As far as cost, a fiscal note with the resolution estimates an additional outlay of $13.3 million based on current pay rates and practices. The current biennial session is budgeted at $20 million. Sponsors acknowledged the higher expense but said other current intersession or special session expenses would end.

Where other states stand

The number of state Legislatures that meet annual went from 19 in the early 1960s to 41 by the mid 1970s, according to the National Conference of State Legislatures. Today, only Nevada and three other states — Montana, North Dakota and Texas — hold biennial sessions. All meet in odd-numbered years. The two most recent states to switch to annual sessions were Oregon, in 2011, and Arkansas, in 2009.

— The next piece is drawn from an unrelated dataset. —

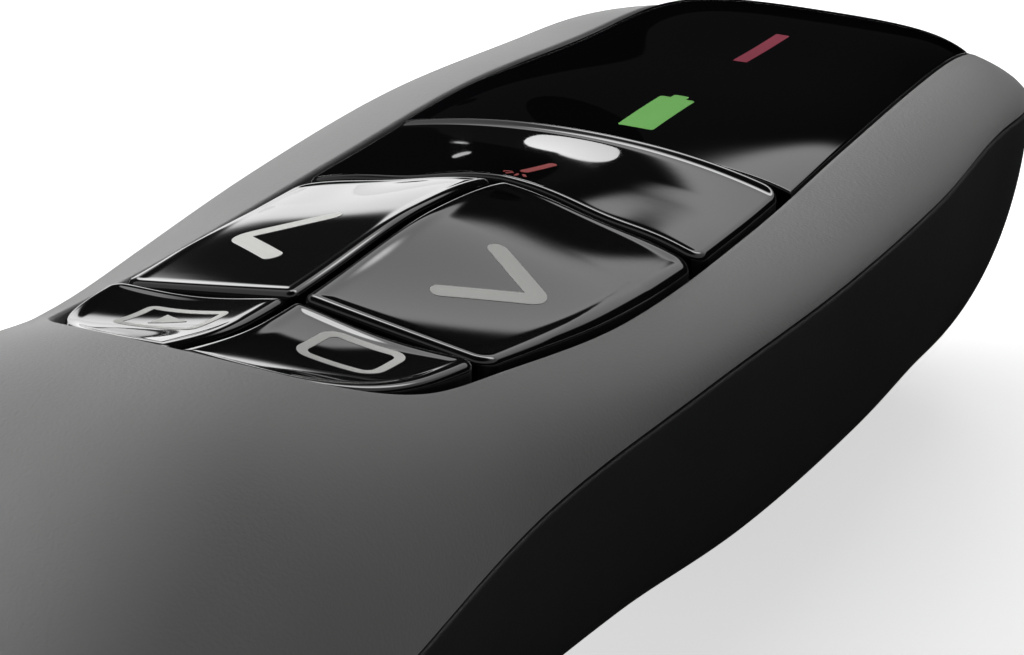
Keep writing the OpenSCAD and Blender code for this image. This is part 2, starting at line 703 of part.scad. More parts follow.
module cell_left() { cell(-cell_x, 1, bay_rear + contact_t + spring_l); }
module cell_right() { cell(cell_x, -1, bay_front - contact_t - spring_l); }
can_edge = 0.6;
contact_r = cell_d / 2 - 1.25;
module contact(x0, x1, y) {
    color("silver") box(x0 - contact_r, x1 + contact_r, y, y + contact_t,
                        cell_z - contact_r, cell_z + contact_r);
}
module front_contact() { contact(-cell_x, cell_x, bay_front - contact_t); }
module rear_left_contact() { contact(-cell_x, -cell_x, bay_rear); }
module rear_right_contact() { contact(cell_x, cell_x, bay_rear); }
spring_turns = 3;
spring_wire = 0.5;
// Conical coil that pushes on a cell's flat end, widest at the plate
module spring(x, y, dir) {
    per_turn = 14;
    around = 6;
    n = spring_turns * per_turn;
    reach = spring_l - spring_wire;
    rings = [for (k = [0:n]) let (a = 360 * k / per_turn, r = 3.2 - 1.7 * k / n)
        for (s = [0:around - 1]) let (b = 360 * s / around + 30, q = r + spring_wire / 2 * cos(b))
        [q * cos(a), dir * (spring_wire / 2 + reach * k / n + spring_wire / 2 * sin(b)), q * sin(a)]];
    walls = [for (k = [0:n - 1]) for (s = [0:around - 1])
        let (a = k * around + s, c = k * around + (s + 1) % around)
        each quad(a, c, c + around, a + around, dir > 0)];
    caps = [for (s = [1:around - 2]) each (dir > 0
        ? [[0, s + 1, s], [n * around, n * around + s, n * around + s + 1]]
        : [[0, s, s + 1], [n * around, n * around + s + 1, n * around + s]])];
    color("silver") translate([x, y, cell_z]) polyhedron(rings, concat(walls, caps));
}
module front_spring() { spring(cell_x, bay_front - contact_t, -1); }
module rear_spring() { spring(-cell_x, bay_rear + contact_t, 1); }
// Door that follows the belly, with two hooks at the front and finger ridges at the rear
module battery_door() {
    half = door_half - door_gap;
    y0 = door_rear + door_gap;
    y1 = door_front - door_gap;
    side = function (y) half - drop(min(y - y0, y1 - y), door_corner);
    hook_z = lower_z(hook_x + hook_w / 2, y1, wall) + 0.3;
    color("#1f1f21") difference() {
        union() {
            slab(steps(y0, y1, 16), function (y) -side(y), side,
                function (x, y) lower_z(x, y, door_t), function (x, y) lower_z(x, y, 0), 14);
            for (x = [-hook_x, hook_x]) {
                box(x - hook_w / 2, x + hook_w / 2, y1 - 1.6, y1, door_t / 2 + 0.4, hook_z + 0.8);
                box(x - hook_w / 2, x + hook_w / 2, y1 - 1.6, y1 + hook_l, hook_z, hook_z + 0.8);
            }
        }
        for (k = [0:4]) box(-5, 5, y0 + 2.5 + 1.6 * k, y0 + 3.1 + 1.6 * k, 0, finger_z);
    }
}
hook_x = 6;
hook_w = 3;
hook_l = 1.8;
finger_z = along(FLOOR, door_rear + 5) + 0.35;

// ---- Receiver and its dock ----
module receiver_dock() {
    x = receiver_w / 2 + fit;
    z0 = receiver_z - receiver_t / 2 - fit;
    z1 = receiver_z + receiver_t / 2 + fit;
    color("#2a2a2c") difference() {
        box(-x - dock_t, x + dock_t, dock_rear, dock_front + dock_t, z0 - dock_t, z1 + dock_t);
        box(-x, x, dock_rear - 1, dock_front, z0, z1);
    }
}
receiver_front = -half_l + receiver_l;
module receiver_housing() {
    x = receiver_w / 2;
    z0 = receiver_z - receiver_t / 2;
    z1 = receiver_z + receiver_t / 2;
    color("#232325") union() {
        box(-x, x, dock_rear, receiver_front, z0, z1);
        intersection() {
            box(-x, x, -half_l - 1, dock_rear + 0.5, z0, z1);
            union() {
                half_shell(true, true);
                half_shell(false, true);
            }
        }
    }
}
module receiver_plug() {
    color("silver") difference() {
        box(-plug_w / 2, plug_w / 2, receiver_front, receiver_front + plug_l,
            receiver_z - plug_h / 2, receiver_z + plug_h / 2);
        box(-plug_w / 2 + plug_t, plug_w / 2 - plug_t,
            receiver_front + plug_base_t, receiver_front + plug_l + 1,
            receiver_z - plug_h / 2 + plug_t, receiver_z + plug_h / 2 - plug_t);
        for (x = [-2.8, 2.8]) box(x - 1, x + 1, receiver_front + 5.5, receiver_front + 8,
                                  receiver_z, receiver_z + plug_h);
    }
}
module receiver_tongue() {
    color("white") box(-plug_w / 2 + plug_t, plug_w / 2 - plug_t,
                       receiver_front + plug_base_t, receiver_front + plug_l - 1.2,
                       receiver_z - plug_h / 2 + plug_t, receiver_z - 0.05);
}

// ---- Laser ----
module laser_barrel() {
    color("darkgoldenrod") difference() {
        bar(0, laser_z, barrel_d, laser_front - barrel_l, laser_front);
        bar(0, laser_z, barrel_d - 1.6, laser_front - barrel_l + 2, laser_front - 1);
        bar(0, laser_z, aperture_d, laser_front - 2, laser_front + 1);
    }
}
module laser_lens() {
    color("lightcyan") bar(0, laser_z, barrel_d - 1.6, laser_front - 1 - lens_t, laser_front - 1);
}
module laser_bezel() {
    color("#0a0a0b") intersection() {
        difference() {
            bar(0, laser_z, bezel_d, half_l - bezel_t, half_l + 1);
            bar(0, laser_z, aperture_d, half_l - bezel_t - 1, half_l + 2);
        }
        half_shell(false, true);
    }
}
module laser_board() {
    y1 = laser_front - barrel_l;
    r = barrel_d / 2;
    color("#1d5c36") box(-r - 0.25, r + 0.25, y1 - laser_board_t, y1, laser_z - r + 0.25, laser_z + r);
}

// ---- Power switch ----
// The switch fills the room between the battery tray and the side wall
switch_side_h = 3.6;
switch_side_l = 8.6;
switch_x0 = -side_x(knob_y, pcb_under - switch_side_h, wall) + 0.3;
switch_x1 = -tray_side - 0.5;
switch_slot_x = (switch_x0 + switch_x1) / 2;
module power_switch() {
    y0 = knob_y - switch_side_l / 2;
    reach = knob_stem / 2 + slide_travel / 2 + 0.2;
    color("silver") difference() {
        box(switch_x0, switch_x1, y0, y0 + switch_side_l, pcb_under - switch_side_h, pcb_under);
        box(switch_x0 - 1, switch_slot_x, knob_y - reach, knob_y + reach, knob_z - 0.7, knob_z + 0.7);
    }
}
knob_stem = 1.8;
knob_t = 2;
// The knob at its rear end of travel, where the clicker is off
module power_knob() {
    x0 = -body_w / 2 + 0.1;
    y = knob_y - slide_travel / 2;
    color("#0c0c0d") union() {
        difference() {
            box(x0, x0 + knob_t, y - knob_l / 2, y + knob_l / 2,
                knob_z - knob_h / 2, knob_z + knob_h / 2);
            for (k = [-2:2]) box(x0 - 1, x0 + 0.25, y + 0.8 * k - 0.2, y + 0.8 * k + 0.2,
                                 knob_z - knob_h, knob_z + knob_h);
        }
        box(x0 + knob_t - 0.1, switch_slot_x - 0.2, y - knob_stem / 2, y + knob_stem / 2,
            knob_z - 0.6, knob_z + 0.6);
    }
}

module housing_screws() {
    color("lightgray") both_sides()
        screw(rear_screw, screw_d, seat_z - head_h, screw_tip, head_d, head_h);
}

upper_shell();
lower_shell();
key_frame();
window();
laser_key();
back_key();
next_key();
slideshow_key();
blank_key();
laser_plunger();
back_plunger();
next_plunger();
slideshow_plunger();
blank_plunger();
laser_switch();
back_switch();
next_switch();
slideshow_switch();
blank_switch();
main_board();
processor_chip();
radio_chip();
crystal();
capacitors();
antenna();
battery_led();
laser_led();
battery_light_guide();
laser_light_guide();
board_screws();
battery_tray();
cell_left();
cell_right();
front_contact();
rear_left_contact();
rear_right_contact();
front_spring();
rear_spring();
battery_door();
receiver_dock();
receiver_housing();
receiver_plug();
receiver_tongue();
laser_barrel();
laser_lens();
laser_bezel();
laser_board();
power_switch();
power_knob();
housing_screws();
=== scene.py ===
"""Wireless presentation clicker: soft-touch grey upper shell, black lower shell, glossy panel with
a window and five dished keys. Sizes are in millimetres until a mesh is made; +Y is the nose."""
import math

import bmesh
import bpy
import numpy as np
from mathutils import Matrix, Vector


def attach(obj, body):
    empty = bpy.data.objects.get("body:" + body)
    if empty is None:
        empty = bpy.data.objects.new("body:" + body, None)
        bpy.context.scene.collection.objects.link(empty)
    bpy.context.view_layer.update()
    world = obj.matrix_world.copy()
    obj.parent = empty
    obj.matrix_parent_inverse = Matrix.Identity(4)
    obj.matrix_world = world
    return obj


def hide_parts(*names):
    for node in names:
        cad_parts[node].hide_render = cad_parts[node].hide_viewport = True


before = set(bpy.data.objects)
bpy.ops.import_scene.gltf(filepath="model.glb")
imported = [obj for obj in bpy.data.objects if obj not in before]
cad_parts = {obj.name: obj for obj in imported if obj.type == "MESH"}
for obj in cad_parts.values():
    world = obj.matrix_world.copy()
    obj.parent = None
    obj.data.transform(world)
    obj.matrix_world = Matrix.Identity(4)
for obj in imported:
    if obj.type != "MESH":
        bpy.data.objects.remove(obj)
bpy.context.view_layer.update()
MM = 0.001

# ---- Body surface: the same sections as the solids ----
BODY_W, BODY_H, PANEL_H = 37.8, 27.3, 23.2
HALF_L, WALL = 57.75, 1.8
NOSE_L, TAIL_L = 12.8, 9.0
# One row for each section from tail to nose. The columns are the inset of the side, the height
# of the belly, the depth of the upper shell, the share of the palm's rise, the drop of the
# crown, the squareness of the section and the width of the band beside the panel.
INSET, FLOOR, DEPTH, PALM, DROP, SQUARE, BAND = range(7)
SECTIONS = np.array([
    [3.4, 3.9, 4.9, 1, 10.3, 2.3, 5.3],
    [2.8, 1.0, 8.3, 1, 4.9, 2.4, 5.3],
    [2.6, -0.2, 10.8, 1, 0, 2.5, 5.3],
    [2.7, 1.4, 6.8, 0.5, -0.15, 2.4, 5.3],
    [1.2, 2.0, 3.7, 0, -0.4, 2.2, 5.0],
    [0.1, 0.8, 2.9, 0, -0.2, 2.3, 5.8],
    [0.15, 0.4, 2.8, 0, -0.5, 2.9, 6.2],
    [1.6, -0.25, 2.4, 0, 0, 3.3, 5.9],
    [2.0, -0.2, 3.6, 0, 0, 3.4, 6.0]])
LAST = len(SECTIONS) - 1
# Powers of the rounded nose and tail in plan, and of the belly across
NOSE_K, TAIL_K, LOWER_N, LOWER_M = 2.7, 2.4, 3, 1.9
NOSE_Y, TAIL_Y = HALF_L - NOSE_L, TAIL_L - HALF_L


def along(c, y):
    """Smooth curve through one column of the sections."""
    s = np.clip((np.asarray(y, float) / HALF_L + 1) / 2 * LAST, 0, LAST)
    i = np.minimum(LAST - 1, np.floor(s)).astype(int)
    t, k = s - i, SECTIONS[:, c]

    def slope(j):
        rise = k[np.minimum(j + 1, LAST)] - k[np.maximum(j - 1, 0)]
        return rise / np.where((j == 0) | (j == LAST), 1, 2)
    return ((2 * t**3 - 3 * t**2 + 1) * k[i] + (t**3 - 2 * t**2 + t) * slope(i)
            + (3 * t**2 - 2 * t**3) * k[i + 1] + (t**3 - t**2) * slope(i + 1))


def crown_z(y):
    """Height of the body's top line."""
    return PANEL_H + along(PALM, y) * (BODY_H - PANEL_H) - along(DROP, y)


def part_z(y):
    """Height of the parting line."""
    return crown_z(y) - along(DEPTH, y)


def half_w(y, i=0):
    """Half width of the body, i inside the outer surface."""
    return BODY_W / 2 - along(INSET, y) - i


def radius(x, y, i=0):
    """0 on the middle line, 1 on the parting line, for a surface i inside the outer one."""
    y = np.asarray(y, float)
    k = np.where(y > 0, NOSE_K, TAIL_K)
    t = np.where(y > 0, (y - NOSE_Y) / (NOSE_L - i), (TAIL_Y - y) / (TAIL_L - i))
    t = np.clip(t, 0, 1)
    return np.minimum(1, ((np.abs(x) / half_w(y, i))**k + t**k)**(1 / k))


def upper_z(x, y, i=0):
    """Upper shell's surface, i inside the outer one."""
    return part_z(y) + (along(DEPTH, y) - i) * np.sqrt(1 - radius(x, y, i)**along(SQUARE, y))


def lower_z(x, y, i=0):
    """Lower shell's surface, i inside the outer one."""
    return part_z(y) - (part_z(y) - along(FLOOR, y) - i) * (
        1 - radius(x, y, i)**LOWER_N)**(1 / LOWER_M)


# ---- Control panel ----
PANEL_FRONT, PANEL_REAR = 56.15, -22.55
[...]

Sponsor Sen. Mo Denis, D-Las Vegas, said comparing Nevada to much larger Texas was misleading: Sessions there last longer, the state has more frequent and longer special sessions, and legislative standing committees can meet at any time, he said.

The NCSL categorizes 10 state Legislatures as full-time, 14 as part-time and 26 as a hybrid. As far as salary, a 2018 survey of what state lawmakers are paid ranked Nevada 32nd of out 50, at $23,400 in all.

Opposition — or at least hesitation — came from Republican members of the committee. Sen. Heidi Gansert, R-Reno, expressed concern that annual sessions would make it more difficult for people to serve as “citizen lawmakers.” Sponsor Sen. Mo Denis, D-Las Vegas, cited the experience of other states and said taking four months off every other year presented its own set of financial and time burdens on lawmakers.

Amid other questions on how the change might affect legislating, Spearman stressed that the issue at hand “is whether we’re going to send this resolution to the people.”

The measure will come back to the committee for later vote.